Reyes's account of that fateful day in July 1997 lies at the heart of a sensitive immigration dispute that may presage a new, social divide in suburban America. Reyes was detained twice as part of an immigration sweep conducted by local police and the US Border Patrol. They were hoping to stem what they consider a "tidal wave" of illegal immigration flowing into the rapidly growing Phoenix suburb.
The five-day dragnet netted 432 undocumented immigrants. But in the process, dozens of Hispanic residents, both US citizens and legal immigrants, say they were stopped, questioned, and detained as well - just because they "looked Mexican."
The result is a collision here amid the saguaro and creosote over two fundamental forces: the need to protect people's civil rights, and the need to control the nation's borders. Indeed, since the sweep was conducted 18 months ago, it has spawned numerous protest marches, four investigations, and two lawsuits - one involving Reyes.
While the issue of how far the police should go in curbing illegal immigration is always a sensitive one, the dispute in Chandler has defined it in particularly sharp lines.
The city represents a clash of cultures between what has been a largely Hispanic, agricultural town and a newer, more affluent high-tech center - the self-proclaimed capital of "Silicon Desert."
In an exaggerated way, it symbolizes tensions that are surfacing in many boom towns across the American West. Rapid growth - from expanding suburbs and increasing immigration, both legal and illegal - is creating an uneasy alliance of varied economies and perceptions.
With about 160,000 residents, Chandler is the second-fastest growing city in the United States among those with populations over 100,000. Most of the 18 percent of the city's population who are Hispanic continue to live in the city's center, which was originally modeled after a Mexican village.
But recent growth has been fueled by high-tech firms like Intel and Motorola. In recent years, the cotton fields and citrus groves surrounding the city have given way to wide, palm-lined streets and modern stucco-and-tile homes to accommodate the new influx of better-educated, more affluent, predominantly Anglo households.

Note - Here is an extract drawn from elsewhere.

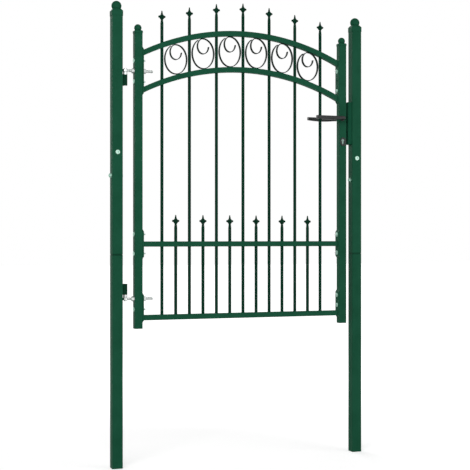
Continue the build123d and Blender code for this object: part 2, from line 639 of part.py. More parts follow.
def front_lever():
    """Lever on the front face: boss, neck, bend, and a grip towards the hinges."""
    start = STILE_FRONT + SLIDING_GAP
    boss = Rot(90, 0, 0) * Cylinder(LEVER_BOSS_DIAMETER / 2, LEVER_BOSS_LENGTH, align=ON_FLOOR)
    boss = Pos(0, -start, 0) * boss
    path = [
        Line((0, -start), (0, LEVER_BEND - LEVER_STAND_OFF)),
        JernArc((0, LEVER_BEND - LEVER_STAND_OFF), (0, -1), LEVER_BEND, -90),
    ]
    neck_section = RectangleRounded(LEVER_DEPTH, LEVER_NECK_SECTION, LEVER_CORNER)
    neck = sweep(Plane((0, -start, 0), x_dir=(1, 0, 0), z_dir=(0, -1, 0)) * neck_section, Curve() + path)
    grip_middle = (LEVER_BEND + LEVER_REACH) / 2
    grip = loft([
        lever_section(LEVER_NECK_SECTION, LEVER_BEND).face(),
        lever_section(LEVER_BELLY_SECTION, grip_middle).face(),
        lever_section(LEVER_TIP_SECTION, LEVER_REACH).face(),
    ])
    socket_side = SPINDLE_SIDE + 2 * THREAD_GAP
    socket_end = LEVER_STAND_OFF - LEVER_DEPTH + THREAD_GAP
    socket = Box(socket_side, 2 * socket_end, socket_side)
    return Pos(LOCK_AXIS, 0, LEVER_HEIGHT) * (boss + neck + grip - socket)


def lock_keeper():
    """Keeper box on the lock post, with a slot for the latch and one for the bolt."""
    face = RIGHT_STILE_FACE + KEEPER_GAP
    depth = LOCK_POST_FACE - face
    height = KEEPER_TOP - KEEPER_FOOT
    box = Box(depth, KEEPER_WIDTH, height)
    hollow = Box(depth - KEEPER_WALL, KEEPER_WIDTH - 2 * KEEPER_WALL, height - 2 * KEEPER_WALL)
    box = box - Pos(KEEPER_WALL / 2, 0, 0) * hollow
    box = Pos(face + depth / 2, 0, (KEEPER_TOP + KEEPER_FOOT) / 2) * box
    latch = Box(2 * KEEPER_WALL, KEEPER_SLOT_WIDTH, LATCH_SLOT_HEIGHT)
    bolt = Box(2 * KEEPER_WALL, KEEPER_SLOT_WIDTH, BOLT_SLOT_HEIGHT)
    box = box - Pos(face, 0, LEVER_HEIGHT) * latch
    return box - Pos(face, 0, CYLINDER_HEIGHT + BOLT_SLOT_HEIGHT / 2) * bolt


def write(name, shape):
    """Writes one named sub-part, made of one solid or of several that don't touch."""
    pieces = shape if isinstance(shape, list) else [shape]
    solids = [solid for piece in pieces for solid in piece.solids()]
    export_step(Compound(children=solids) if len(solids) > 1 else solids[0], f"parts/{name}.step")


os.makedirs("parts", exist_ok=True)

seam_foot = POST_SEAM_HEIGHT - POST_SEAM_GAP / 2
seam_top = POST_SEAM_HEIGHT + POST_SEAM_GAP / 2
post_middles = (0, LOCK_POST_MIDDLE)
post_cap = (POST_SIDE, POST_CORNER, POST_HEIGHT, POST_CAP_SKIRT, POST_CAP_ROOF, POST_BALL_DIAMETER)
for name, x in (("hinge_post", 0), ("lock_post", LOCK_POST_MIDDLE)):
    write(f"{name}_lower", post_section(x, 0, seam_foot))
    write(f"{name}_upper", drill_for_bolts(post_section(x, seam_top, POST_HEIGHT), x))
    write(f"{name}_cap", ball_cap(x, *post_cap))
write("post_sleeves", [post_sleeve(x) for x in post_middles])
write("post_foot_plugs", [foot_plug(x, 0, POST_SIDE, POST_WALL) for x in post_middles])
write("post_front_bolts", [front_bolt(x) for x in post_middles])
write("post_side_bolts", [side_bolt(x) for x in post_middles])

upper_block = block_middle_for(UPPER_EYE_HEIGHT, 1)
lower_block = block_middle_for(LOWER_EYE_HEIGHT, -1)
write("upper_hinge_block", hinge_block(upper_block))
write("lower_hinge_block", hinge_block(lower_block))
write("upper_hinge_pin", hinge_pin(upper_block, UPPER_EYE_HEIGHT))
write("lower_hinge_pin", hinge_pin(lower_block, LOWER_EYE_HEIGHT))
write("lock_keeper", lock_keeper())

stile_middles = (LEFT_STILE_MIDDLE, RIGHT_STILE_MIDDLE)
stile_cap = (STILE_SIDE, STILE_CORNER, STILE_TOP, STILE_CAP_SKIRT, STILE_CAP_ROOF, STILE_BALL_DIAMETER)
write("left_stile", left_stile())
write("right_stile", right_stile())
write("left_stile_cap", ball_cap(LEFT_STILE_MIDDLE, *stile_cap))
write("right_stile_cap", ball_cap(RIGHT_STILE_MIDDLE, *stile_cap))
write("stile_foot_plugs", [foot_plug(x, STILE_FOOT, STILE_SIDE, STILE_WALL) for x in stile_middles])

write("left_upper_plate", drilled_plate(UPPER_PLATE, LEFT_STILE_MIDDLE, 1, UPPER_EYE_HEIGHT))
write("left_middle_plate", rail_plate(MIDDLE_PLATE, LEFT_STILE_MIDDLE, 1))
write("left_lower_plate", drilled_plate(LOWER_PLATE, LEFT_STILE_MIDDLE, 1, LOWER_EYE_HEIGHT))
write("right_upper_plate", drilled_plate(UPPER_PLATE, RIGHT_STILE_MIDDLE, -1, UPPER_EYE_HEIGHT))
write("right_middle_plate", rail_plate(MIDDLE_PLATE, RIGHT_STILE_MIDDLE, -1))
write("right_lower_plate", rail_plate(LOWER_PLATE, RIGHT_STILE_MIDDLE, -1))

write("upper_arch_rail", arch_rail(UPPER_ARCH_TOP))
write("lower_arch_rail", arch_rail(LOWER_ARCH_TOP))
write("middle_rail", middle_rail())
write("bottom_rail", bottom_rail())
write("long_bars", [round_bar(x, long_spear_height(x)) for x in long_bar_places()])
write("short_bars", [round_bar(x, SHORT_SPEAR_HEIGHT) for x in bay_places()])
point = spear_point()
write("long_bar_spears", [Pos(x, 0, long_spear_height(x)) * point for x in long_bar_places()])
write("short_bar_spears", [Pos(x, 0, SHORT_SPEAR_HEIGHT) * point for x in bay_places()])
write("scroll_rings", [scroll_ring(x) for x in bay_places()])

write("upper_eye_bolt", eye_bolt(UPPER_EYE_HEIGHT))
write("lower_eye_bolt", eye_bolt(LOWER_EYE_HEIGHT))
write("eye_bolt_nuts", hinge_nuts(UPPER_EYE_HEIGHT) + hinge_nuts(LOWER_EYE_HEIGHT))

write("lock_case", lock_case())
write("lock_cylinder", lock_cylinder())
write("lever_roses", [lever_rose(side) for side in (-1, 1)])
write("cylinder_escutcheons", [escutcheon(side) for side in (-1, 1)])
write("lever_spindle", lever_spindle())
lever = front_lever()
write("front_lever", lever)
write("back_lever", mirror(lever, Plane.XZ))
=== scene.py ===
# %% [markdown]
# # A garden gate of painted steel, between its two posts
#
# This lesson dresses a gate whose steelwork is already drawn at its real size. The tubes, bars, hinges and
# lock come in as a fixed frame, and every cell after that adds what a plain solid lacks: paint, zinc, bolts,
# threads, welds, a studio and a camera. All lengths are in metres and Z points up.

# %% Load the steelwork
import json
import math

import bpy
from mathutils import Matrix, Vector


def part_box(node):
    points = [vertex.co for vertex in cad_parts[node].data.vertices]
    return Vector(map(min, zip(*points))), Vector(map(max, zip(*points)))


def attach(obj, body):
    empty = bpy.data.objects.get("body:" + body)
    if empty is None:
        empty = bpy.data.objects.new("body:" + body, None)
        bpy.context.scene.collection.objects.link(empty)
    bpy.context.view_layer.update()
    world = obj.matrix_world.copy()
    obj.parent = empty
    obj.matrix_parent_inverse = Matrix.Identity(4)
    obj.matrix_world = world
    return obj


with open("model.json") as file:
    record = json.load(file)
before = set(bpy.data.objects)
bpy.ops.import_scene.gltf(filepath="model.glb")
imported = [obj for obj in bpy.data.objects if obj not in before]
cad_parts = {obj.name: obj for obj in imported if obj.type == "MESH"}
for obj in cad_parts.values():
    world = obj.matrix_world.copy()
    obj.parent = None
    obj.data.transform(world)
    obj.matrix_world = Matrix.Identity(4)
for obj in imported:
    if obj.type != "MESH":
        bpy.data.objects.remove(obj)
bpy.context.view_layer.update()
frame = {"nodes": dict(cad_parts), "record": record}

bpy.ops.object.select_all(action="DESELECT")
print("steelwork pieces:", len(frame["nodes"]))


# %% [markdown]
# ## A small vocabulary for node trees
#
# Finishes and studio are both node trees. Written out by hand, each node takes a line to make it, one for
# every socket that is set and one for every link, and what differs between two finishes drowns in that. So
# one small class does the wiring: a socket is given a value or another socket, and the class knows which.

# %% Wiring of nodes
class Wiring:
    """A node tree under construction: adds nodes and fills their sockets by name."""

    def __init__(self, tree):
        self.tree = tree

    def connect(self, socket, value):
        """Links a socket to another one, or sets its value."""
        if isinstance(value, bpy.types.NodeSocket):
            self.tree.links.new(value, socket)
        else:
            socket.default_value = value

    def fill(self, node, inputs):
        """Fills sockets of a node; an underscore in a name stands for a space."""
        for name, value in inputs.items():
            self.connect(node.inputs[name.replace("_", " ")], value)

    def add(self, kind, **inputs):
        """A node of one kind with its sockets filled."""
        node = self.tree.nodes.new(kind)
        self.fill(node, inputs)
        return node

    def reckon(self, operation, *values):
        """Result of a Math node, whose sockets have no names of their own and go by their order."""
        node = self.tree.nodes.new("ShaderNodeMath")
        node.operation = operation
        for socket, value in zip(node.inputs, values):
            self.connect(socket, value)
        return node.outputs[0]


# %% [markdown]
# ## A small vocabulary for finishes
#
# Every finish on the gate is a short chain: a Principled shader, a few noises that read Object coordinates,
# and a bump. Object coordinates are metres here, so a noise scale of 400 means grains of about 2.5 mm
# wherever the piece stands. Painted shade at a seam is a dark line at one height, so it compares Z with that
# height.

# %% Materials under construction
BLEND_STOPS = (0.3, 0.7)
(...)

But the changing demographics have not slowed the tide of immigration. Ron Sanders, chief patrol agent for the Border Patrol's Tucson sector, calls Chandler "the first or second most notorious staging site for aliens in the world" with well-established smuggling routes and drop houses where illegal immigrants are housed.
As many as 70,000 legal and illegal immigrants pass through Chandler on their way to other parts of the country, Sanders says. Many stay just long enough to earn enough money for the next leg of their trip. Others never leave.
Popular with immigrants
Officials cite many reasons for Chandler's continued popularity with illegal immigrants. One reason is the city's location - about 120 miles north of the Mexican the border with easy access to Interstate 10 and Sky Harbor International airport.
Another is the economy. Where illegal immigrants once found plentiful work in the fields, now they find a similar demand in construction. Still others come to the city because of ties to Mexican-American families who immigrated previously.
The idea for the Roundup sprang from Operation Restoration, an effort to revitalize the city's impoverished downtown.
Operation Rest-oration was the result of a neighborhood task force that was mostly concerned with improving property maintenance in the downtown area by cracking down on city code violations.